|Peterson, Stephen - Steve|
Submitted to: Eukaryotic Cell
Publication Type: Peer Reviewed Journal
Publication Acceptance Date: 1/22/2009
Publication Date: 5/8/2009
Citation: Balajee, A., Baddley, J.W., Peterson, S.W., Nickle, D., Varga, J., Boey, A., Lass-Florl, C., Samson, R.A. 2009. Aspergillus alabamensis, a New Clinically Relevant Species in the Section Terrei. Eukaryotic Cell. 8(5):713-722. Interpretive Summary: Some molds from the group A. terreus are associated with human disease. Those from patients were compared with molds from this group found in nature. Also, these molds are very difficult to distinguish without using molecular techniques. We have established the number of species based on molecular techniques and using this and character analysis have described a mold that is new to science and is associated with human disease. Knowledge of this new species will benefit patients with mycotic disease, doctors treating mycotic disease patients, and increases our general knowledge of biodiversity in the A. terreus group.
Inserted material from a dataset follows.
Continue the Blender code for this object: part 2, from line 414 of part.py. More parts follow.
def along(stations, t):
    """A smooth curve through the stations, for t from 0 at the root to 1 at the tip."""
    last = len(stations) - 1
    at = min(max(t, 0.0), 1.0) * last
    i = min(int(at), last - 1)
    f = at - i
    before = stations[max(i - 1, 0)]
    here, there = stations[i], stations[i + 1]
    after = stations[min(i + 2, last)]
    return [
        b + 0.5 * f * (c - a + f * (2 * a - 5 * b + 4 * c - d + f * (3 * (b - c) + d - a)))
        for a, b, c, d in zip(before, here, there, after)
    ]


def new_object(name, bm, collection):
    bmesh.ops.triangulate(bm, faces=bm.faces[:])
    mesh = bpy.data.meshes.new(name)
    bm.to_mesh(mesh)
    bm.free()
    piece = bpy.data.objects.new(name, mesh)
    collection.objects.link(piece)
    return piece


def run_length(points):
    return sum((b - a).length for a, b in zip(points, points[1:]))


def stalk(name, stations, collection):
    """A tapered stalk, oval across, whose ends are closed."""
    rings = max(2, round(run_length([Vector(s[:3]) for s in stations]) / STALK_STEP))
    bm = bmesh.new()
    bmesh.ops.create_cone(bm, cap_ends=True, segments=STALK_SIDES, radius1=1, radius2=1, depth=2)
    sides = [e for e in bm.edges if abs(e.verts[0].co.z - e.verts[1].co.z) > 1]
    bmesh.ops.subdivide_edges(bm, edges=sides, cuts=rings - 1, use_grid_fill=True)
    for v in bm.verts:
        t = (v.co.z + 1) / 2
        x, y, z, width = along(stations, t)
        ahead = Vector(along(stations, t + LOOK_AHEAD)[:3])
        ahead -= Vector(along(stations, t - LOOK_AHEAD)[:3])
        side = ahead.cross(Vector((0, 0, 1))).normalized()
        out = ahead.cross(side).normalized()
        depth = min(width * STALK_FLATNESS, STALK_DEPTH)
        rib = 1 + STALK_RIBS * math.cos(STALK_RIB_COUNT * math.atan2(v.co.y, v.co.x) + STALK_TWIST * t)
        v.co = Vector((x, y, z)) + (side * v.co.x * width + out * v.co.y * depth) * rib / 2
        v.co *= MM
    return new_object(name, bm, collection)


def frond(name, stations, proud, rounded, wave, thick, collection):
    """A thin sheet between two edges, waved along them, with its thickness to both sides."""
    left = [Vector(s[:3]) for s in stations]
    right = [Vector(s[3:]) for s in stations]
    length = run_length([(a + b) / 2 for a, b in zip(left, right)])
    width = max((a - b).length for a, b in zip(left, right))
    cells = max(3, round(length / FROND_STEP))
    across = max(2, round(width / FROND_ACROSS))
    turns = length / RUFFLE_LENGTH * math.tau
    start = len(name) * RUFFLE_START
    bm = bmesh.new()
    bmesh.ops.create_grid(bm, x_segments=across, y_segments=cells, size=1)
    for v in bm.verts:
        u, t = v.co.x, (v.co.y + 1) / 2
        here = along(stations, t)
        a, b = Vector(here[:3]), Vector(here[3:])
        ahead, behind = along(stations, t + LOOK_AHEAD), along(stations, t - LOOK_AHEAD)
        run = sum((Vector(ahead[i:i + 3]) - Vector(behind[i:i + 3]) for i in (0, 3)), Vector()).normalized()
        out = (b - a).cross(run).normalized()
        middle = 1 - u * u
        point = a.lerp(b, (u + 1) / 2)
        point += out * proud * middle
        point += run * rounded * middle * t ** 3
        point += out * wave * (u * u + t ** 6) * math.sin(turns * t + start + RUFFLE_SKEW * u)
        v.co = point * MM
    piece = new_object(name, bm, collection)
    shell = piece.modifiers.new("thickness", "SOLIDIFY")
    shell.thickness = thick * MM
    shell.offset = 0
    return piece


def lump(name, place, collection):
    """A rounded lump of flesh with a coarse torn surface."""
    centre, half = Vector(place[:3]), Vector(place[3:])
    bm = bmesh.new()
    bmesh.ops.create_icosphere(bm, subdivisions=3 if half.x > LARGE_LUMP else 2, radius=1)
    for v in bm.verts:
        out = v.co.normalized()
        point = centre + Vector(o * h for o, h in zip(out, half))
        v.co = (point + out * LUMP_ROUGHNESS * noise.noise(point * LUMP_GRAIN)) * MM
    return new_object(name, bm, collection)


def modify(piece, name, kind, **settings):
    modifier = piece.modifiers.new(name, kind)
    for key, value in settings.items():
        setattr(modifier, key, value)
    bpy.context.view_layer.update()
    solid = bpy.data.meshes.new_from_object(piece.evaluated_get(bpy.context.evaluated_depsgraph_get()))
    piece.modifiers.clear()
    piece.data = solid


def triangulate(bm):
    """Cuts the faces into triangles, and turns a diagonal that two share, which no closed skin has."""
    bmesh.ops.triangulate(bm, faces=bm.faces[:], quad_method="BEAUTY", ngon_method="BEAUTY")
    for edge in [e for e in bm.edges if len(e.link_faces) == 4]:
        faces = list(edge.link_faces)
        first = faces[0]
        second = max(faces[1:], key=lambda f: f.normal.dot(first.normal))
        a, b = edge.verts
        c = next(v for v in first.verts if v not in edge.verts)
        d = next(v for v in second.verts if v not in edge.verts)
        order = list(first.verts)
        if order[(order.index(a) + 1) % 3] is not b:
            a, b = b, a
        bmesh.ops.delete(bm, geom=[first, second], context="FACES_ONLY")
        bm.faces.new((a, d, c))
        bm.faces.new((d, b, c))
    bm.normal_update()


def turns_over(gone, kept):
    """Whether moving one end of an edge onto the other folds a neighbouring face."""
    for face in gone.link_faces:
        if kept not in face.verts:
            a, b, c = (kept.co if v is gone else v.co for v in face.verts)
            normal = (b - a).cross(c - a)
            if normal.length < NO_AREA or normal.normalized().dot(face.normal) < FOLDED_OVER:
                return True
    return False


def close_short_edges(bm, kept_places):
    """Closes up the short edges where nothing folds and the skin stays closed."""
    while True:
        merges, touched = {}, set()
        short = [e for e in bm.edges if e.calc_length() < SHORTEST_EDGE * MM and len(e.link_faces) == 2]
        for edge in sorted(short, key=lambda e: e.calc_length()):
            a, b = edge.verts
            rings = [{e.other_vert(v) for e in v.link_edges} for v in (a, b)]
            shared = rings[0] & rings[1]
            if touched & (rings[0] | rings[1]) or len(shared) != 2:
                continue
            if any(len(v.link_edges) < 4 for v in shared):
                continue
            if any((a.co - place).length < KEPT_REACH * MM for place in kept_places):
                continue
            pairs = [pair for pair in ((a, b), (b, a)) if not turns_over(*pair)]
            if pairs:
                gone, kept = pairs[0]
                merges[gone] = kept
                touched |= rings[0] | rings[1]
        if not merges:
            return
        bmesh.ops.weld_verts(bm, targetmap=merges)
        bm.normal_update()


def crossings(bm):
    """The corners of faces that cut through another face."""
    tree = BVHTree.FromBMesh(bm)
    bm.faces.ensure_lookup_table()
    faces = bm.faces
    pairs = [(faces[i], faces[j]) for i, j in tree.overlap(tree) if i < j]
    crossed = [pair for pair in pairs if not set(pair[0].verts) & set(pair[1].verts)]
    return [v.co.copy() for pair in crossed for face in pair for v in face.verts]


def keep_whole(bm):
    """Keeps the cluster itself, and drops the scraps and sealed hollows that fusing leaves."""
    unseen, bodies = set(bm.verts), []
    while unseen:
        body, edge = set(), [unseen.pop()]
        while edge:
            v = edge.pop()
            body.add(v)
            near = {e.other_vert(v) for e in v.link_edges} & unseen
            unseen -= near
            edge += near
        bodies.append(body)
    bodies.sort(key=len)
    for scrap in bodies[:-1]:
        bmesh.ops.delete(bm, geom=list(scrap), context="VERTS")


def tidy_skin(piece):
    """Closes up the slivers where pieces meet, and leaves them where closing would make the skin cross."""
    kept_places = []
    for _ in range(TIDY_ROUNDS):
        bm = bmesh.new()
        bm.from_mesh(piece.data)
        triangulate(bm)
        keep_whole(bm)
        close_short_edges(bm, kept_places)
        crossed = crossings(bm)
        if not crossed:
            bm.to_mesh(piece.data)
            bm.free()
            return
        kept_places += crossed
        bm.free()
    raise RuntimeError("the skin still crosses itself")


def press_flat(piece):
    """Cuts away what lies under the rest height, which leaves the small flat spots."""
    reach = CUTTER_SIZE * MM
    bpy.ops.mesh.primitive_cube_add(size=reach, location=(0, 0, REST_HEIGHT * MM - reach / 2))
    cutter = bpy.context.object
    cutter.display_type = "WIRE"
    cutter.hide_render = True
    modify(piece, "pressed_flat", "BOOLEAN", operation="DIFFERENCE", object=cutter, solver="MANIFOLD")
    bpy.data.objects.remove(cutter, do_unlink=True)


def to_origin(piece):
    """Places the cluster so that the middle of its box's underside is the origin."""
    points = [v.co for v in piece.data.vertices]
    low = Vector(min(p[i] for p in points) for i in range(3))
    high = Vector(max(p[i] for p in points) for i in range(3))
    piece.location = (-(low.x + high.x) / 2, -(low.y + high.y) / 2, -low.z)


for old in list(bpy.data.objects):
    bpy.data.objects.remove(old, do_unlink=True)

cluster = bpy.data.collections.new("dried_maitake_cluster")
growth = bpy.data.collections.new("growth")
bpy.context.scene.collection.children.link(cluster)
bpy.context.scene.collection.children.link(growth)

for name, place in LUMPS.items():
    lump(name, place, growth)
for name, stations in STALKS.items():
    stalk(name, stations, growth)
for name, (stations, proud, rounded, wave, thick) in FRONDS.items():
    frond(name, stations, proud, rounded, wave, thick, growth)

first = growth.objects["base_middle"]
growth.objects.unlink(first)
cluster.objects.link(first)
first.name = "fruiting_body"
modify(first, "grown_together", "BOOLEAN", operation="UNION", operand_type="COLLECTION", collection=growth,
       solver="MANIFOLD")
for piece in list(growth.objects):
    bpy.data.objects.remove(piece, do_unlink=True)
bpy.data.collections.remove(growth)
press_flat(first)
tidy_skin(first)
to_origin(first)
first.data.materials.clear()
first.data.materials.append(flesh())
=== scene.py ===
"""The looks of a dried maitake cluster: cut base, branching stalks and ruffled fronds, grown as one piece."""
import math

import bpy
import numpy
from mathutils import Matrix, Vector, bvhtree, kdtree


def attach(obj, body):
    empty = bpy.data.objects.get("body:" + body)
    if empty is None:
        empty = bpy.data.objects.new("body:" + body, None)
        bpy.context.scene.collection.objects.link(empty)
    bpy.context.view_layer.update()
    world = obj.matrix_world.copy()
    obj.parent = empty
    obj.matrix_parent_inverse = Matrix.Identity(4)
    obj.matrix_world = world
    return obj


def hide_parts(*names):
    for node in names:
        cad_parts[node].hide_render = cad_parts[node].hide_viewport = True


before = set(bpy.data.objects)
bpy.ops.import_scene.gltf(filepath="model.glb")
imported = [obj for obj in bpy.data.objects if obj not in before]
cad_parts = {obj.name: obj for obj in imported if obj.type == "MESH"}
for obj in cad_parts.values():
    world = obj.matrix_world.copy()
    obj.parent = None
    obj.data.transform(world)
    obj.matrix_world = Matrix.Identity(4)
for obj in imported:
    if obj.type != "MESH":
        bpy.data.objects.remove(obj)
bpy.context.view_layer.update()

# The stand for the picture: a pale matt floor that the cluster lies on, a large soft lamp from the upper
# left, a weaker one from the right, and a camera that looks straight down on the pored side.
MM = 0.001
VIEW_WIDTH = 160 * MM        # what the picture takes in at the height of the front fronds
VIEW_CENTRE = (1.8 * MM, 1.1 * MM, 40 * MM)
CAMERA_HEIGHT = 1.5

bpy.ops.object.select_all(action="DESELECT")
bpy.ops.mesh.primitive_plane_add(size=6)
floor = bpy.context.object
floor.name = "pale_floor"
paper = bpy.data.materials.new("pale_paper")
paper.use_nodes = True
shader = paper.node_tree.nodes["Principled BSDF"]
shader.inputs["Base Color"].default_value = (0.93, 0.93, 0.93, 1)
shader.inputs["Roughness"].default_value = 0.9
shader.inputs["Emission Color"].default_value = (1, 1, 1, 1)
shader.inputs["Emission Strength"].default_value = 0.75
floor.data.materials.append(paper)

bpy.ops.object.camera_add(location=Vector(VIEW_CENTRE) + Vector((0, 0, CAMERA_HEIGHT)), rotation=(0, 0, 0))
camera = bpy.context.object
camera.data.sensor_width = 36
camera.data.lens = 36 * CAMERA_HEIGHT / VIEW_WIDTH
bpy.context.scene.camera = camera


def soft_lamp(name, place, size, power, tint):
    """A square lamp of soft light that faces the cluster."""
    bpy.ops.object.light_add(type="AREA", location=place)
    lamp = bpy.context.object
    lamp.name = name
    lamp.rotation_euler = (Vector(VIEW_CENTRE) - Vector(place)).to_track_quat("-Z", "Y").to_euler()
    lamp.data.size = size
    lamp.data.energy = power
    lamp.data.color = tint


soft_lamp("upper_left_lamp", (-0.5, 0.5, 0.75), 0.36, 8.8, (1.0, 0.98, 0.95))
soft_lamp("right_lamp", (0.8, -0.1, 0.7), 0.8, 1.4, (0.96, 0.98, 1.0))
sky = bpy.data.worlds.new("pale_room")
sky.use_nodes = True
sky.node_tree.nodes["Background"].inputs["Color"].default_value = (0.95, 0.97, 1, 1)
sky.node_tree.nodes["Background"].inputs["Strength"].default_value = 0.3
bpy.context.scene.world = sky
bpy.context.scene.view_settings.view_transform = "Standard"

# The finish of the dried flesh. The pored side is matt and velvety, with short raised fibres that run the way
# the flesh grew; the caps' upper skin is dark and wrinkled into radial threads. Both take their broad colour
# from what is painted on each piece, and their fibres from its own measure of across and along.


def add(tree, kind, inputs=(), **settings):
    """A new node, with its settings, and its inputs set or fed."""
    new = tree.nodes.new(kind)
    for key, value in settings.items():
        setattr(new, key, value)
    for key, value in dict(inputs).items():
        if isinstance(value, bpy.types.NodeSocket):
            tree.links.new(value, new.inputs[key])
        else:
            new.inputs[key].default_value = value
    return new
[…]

Technical Abstract: Analyzing a large number of clinical and environmental A. terreus isolates representing diverse geographic locations, we propose for the first time a multi locus sequence approach for analyzing species diversity within Section Terrei. Results of the present study employing sequences generated from 3 protein coding genes - Enolase [enoA], ' tubulin [benA] and calmodulin [calM] demonstrated the presence of a new species – Aspergillus alabamensis within the section Terrei. Most members of this new species were recovered as colonizing isolates from immunocompetent populations and were morphologically similar to A. terreus with decreased in vitro susceptibilities to the antifungal drug amphotericin B. Based on phylogenetic and phenotype analyses, we propose that A. terreus var. africanus should be considered a variant of A. terreus whereas A. terreus var. aureus should be raised to species status within the section Terrei. No population structure was revealed within the A. terreus clade, indicating for the first time that A. terreus, like A. fumigatus is a truly cosmopolitan fungus with a global distribution.